Sure, that’s election year demand, but in my view it does show that folks of different stripes can and do find simple, actionable tools interesting.

And in the end, that’s what Outline wants to provide: A desire and action conduit between citizens and their government. Once a citizen has crafted a budget for their state, they can submit it to that government. On the state side, the results are collected, and can be then analyzed to gauge citizen sentiment directly.

The future of government? Perhaps a small, but quite interesting piece of it.

Question and Answer

Q: Will people think that the model is rigged if it doesn’t match their views?

A: The model used here are simply legibility formulas. Dynamic scoring isn’t used. This makes it non-partisan.

Q: Does this only matter during an election year?

A: Government takes up a third of our income. They will therefore be plugged in if they are given a notification that your income is about to go down.

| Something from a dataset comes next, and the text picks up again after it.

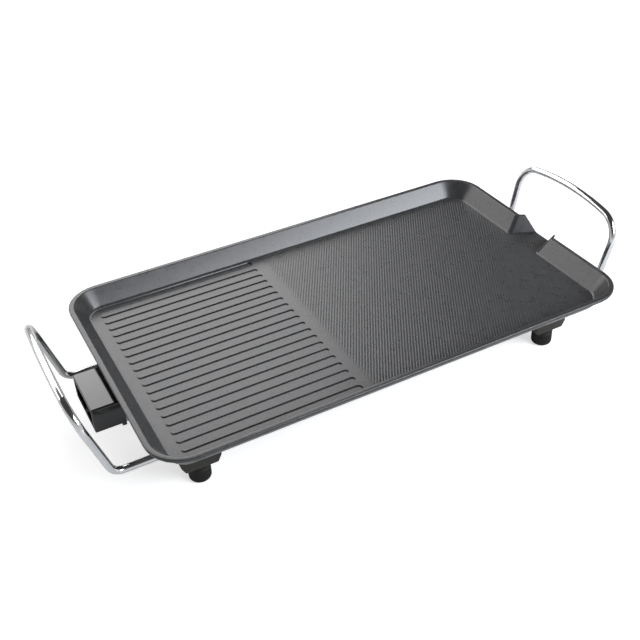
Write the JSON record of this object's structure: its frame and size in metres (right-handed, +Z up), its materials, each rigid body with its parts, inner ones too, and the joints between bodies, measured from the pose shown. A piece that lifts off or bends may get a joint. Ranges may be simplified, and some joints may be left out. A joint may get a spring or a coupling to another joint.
{
  "type": "electric griddle",
  "caption": "Rectangular electric griddle with a ribbed half, a flat half, a pouring spout, wire handles at both ends and a plug-in socket, standing on moulded legs.",
  "frame": {"origin": "on the table, under the middle of the cooking plate", "axes": "+X towards the pouring spout, -X towards the power socket, -Y towards the cook, +Z up"},
  "size_m": [0.5632, 0.274, 0.118],
  "materials": {
    "nonstick_casting": "die-cast aluminium under a dark grey satin non-stick coating",
    "element_sheath": "heat-darkened stainless sheath",
    "plated_steel": "bright zinc plate",
    "chromed_wire": "mirror chrome on round steel wire",
    "leg_moulding": "black phenolic, moulded, satin",
    "foot_moulding": "black phenolic with a fine diamond grip, matt",
    "socket_moulding": "black phenolic, moulded, glossy",
    "spring_brass": "rolled strip, dull",
    "nickelled_pin": "nickel-plated brass, bright",
    "steatite": "unglazed steatite"
  },
  "bodies": {
    "root": {"bracket_screws": "plated_steel", "cooking_plate": "nonstick_casting", "earth_contact": "spring_brass", "earth_screw": "plated_steel", "element_straps": "plated_steel", "foot_far_left": "foot_moulding", "foot_far_right": "foot_moulding", "foot_near_left": "foot_moulding", "foot_near_right": "foot_moulding", "handle_grub_screws": "plated_steel", "heating_element": "element_sheath", "left_handle": "chromed_wire", "leg_far_left": "leg_moulding", "leg_far_right": "leg_moulding", "leg_near_left": "leg_moulding", "leg_near_right": "leg_moulding", "leg_screws": "plated_steel", "probe_tube": "plated_steel", "right_handle": "chromed_wire", "socket_bracket": "plated_steel", "socket_screws": "plated_steel", "socket_shroud": "socket_moulding", "strap_screws": "plated_steel", "terminal_bush_far": "steatite", "terminal_bush_near": "steatite", "terminal_pin_far": "nickelled_pin", "terminal_pin_near": "nickelled_pin"}
  },
  "joints": []
}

Q: What is the line item that governments are buying today that you are the substitute for?

A: Most governments buy SaaS ERP systems, and we cover about 40% of that. [Q: Do you want to build an entire government ERP system?] We actually displace about 40% of the features of those tools, and could expand into those other tools. But we haven’t been working on building those features.

Q: What if I am a government and I don’t want to be transparent?

A: Of course we go after early adopters first. Bureaucrats love the tool as it constrains what is possible [voters can’t pick things that are impossible].

Q: How long to build out, say California wants you for next year?

A: About two months, as we have to parse certain policies that are local.